Wczoraj- tj. 22.06.2004- na GG odezwał się do mnie K. Podobno ma mnie na liście kontaktów od jakiegoś roku, a ja niestety go nie kojarzę, on zresztą mnie też nie:). Wczoraj się do mnie w końcu odezwał, żeby ustalić skąd się wzięłam na jego liście, ale to się nie udało, bo ani ja, ani on tego nie wiemy:) To chyba jakiś przypadek. Tak czy owak- rozmowa z nim była czystą przyjemnością. Dawno nie rozmawiało mi się z kimś tak dobrze. K. mieszka stosunkowo blisko mnie(jakieś 45 km ode mnie- więc ta odległość to „mały pikuś”)- w województwie kujawsko-pomorskim:).
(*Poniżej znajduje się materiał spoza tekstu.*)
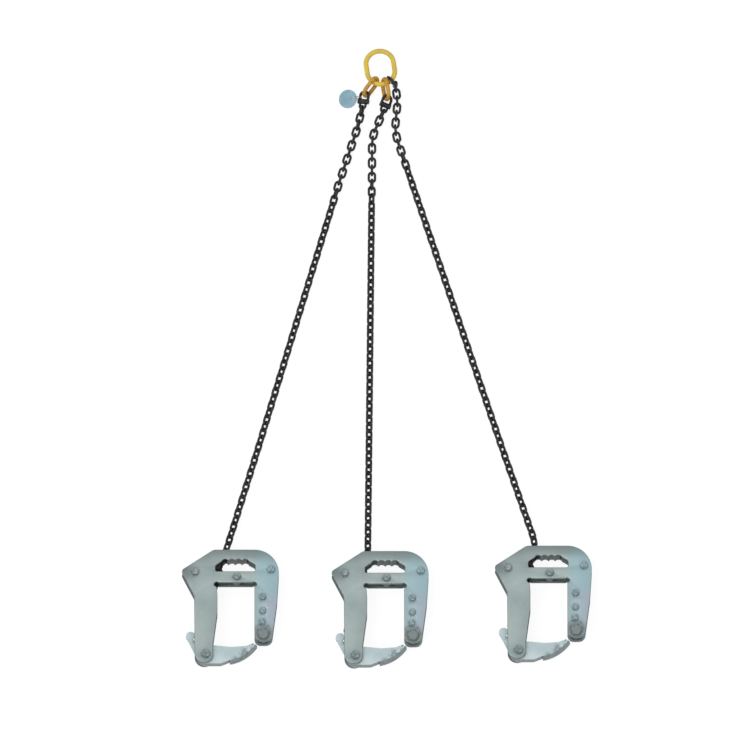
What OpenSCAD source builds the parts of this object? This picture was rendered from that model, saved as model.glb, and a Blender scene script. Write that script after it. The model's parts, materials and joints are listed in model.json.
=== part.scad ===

Co jest jeszcze dziwniejsze, chce się ze mną spotkać, ja w sumie z nim też, bo chcę wiedzieć, czy to faktycznie jakiś dziwny przypadek, czy ktoś sobie ze mnie żartuje <jeśli tak, to chyba się wścieknę>. Dzisiaj do Warszawy mamuśka przyjeżdża bo chce osobiści się z adwokatem spotkać i w sprawie brata porozmawiać. W czwartek do Parku miałam iść, tzn. tak planowałam, ale…raczej nie pójdę, bo raz że mam baaaaaaaardzo dużo nauki, dwa- L. się nie odzywa, więc sobie chodzenie do Parku odpuszczę, po trzecie- nie mam kasy na ten koncercik….chociaż mogłoby być fajnie. Tak czy owak, nie martwię się tym ani troszeczkę. Dzięki K. i rozmowie z nim naprawdę mam dobry humor, co więcej dzisiaj mi moja przyjaciółka napisała coś miłego: „To bardzo fajnie mieć przyjaciół, którzy o Tobie myślą i Ci pomagają. Naprawdę jestem szczęśliwa, że Cię mam!”. Ależ mi się miło zrobiło, cóż- jeśli już mam dobrych znajomych, przyjaciół, to staram się być z nimi fair i im pomagać jeśli jestem w stanie, taka już moja natura:)<w sumie to ja z każdym staram się tak postępować>. To zaskakujące, z Anią znam się zaledwie od października czy listopada a już takie z nas dobre przyjaciółki:)…takiej osóbki jak Ona zawsze mi brakowało:) a teraz…muszę dbać o to żeby ta przyjaźń trwała jak najdłużej:). K. dzisiaj ma ostatni egzamin:)- 3mam za niego kciuki. Już w niedzielę się dowiem czy to wszystko to głupie żarty czy…zaskakująca rzeczywistość. Przydałby się jeszcze jeden dobry znajomy/przyjaciel/… bliżej mnie. Sama jestem ciekawa jaki będzie ciąg dalszy tej historii:). Ja już chcę do domu :P i chce mieć praktyki bliżej domku <może ktoś ma kogoś kto by mi podpisał papiery ze u niego miałam praktykę ogólnotechniczną? :P>. 

 

Życie jest piękne, często bardzo ciężkie, ale…tak to już jest- raz jest lepiej, a raz gorzej, ale to tak naprawdę od Nas wiele zależy, więc chyba warto się starać, by tych ciężkich chwil było jak najmniej. Tego Wam właśnie życzę Duszyczki kochane. Ślę całuski i uściski.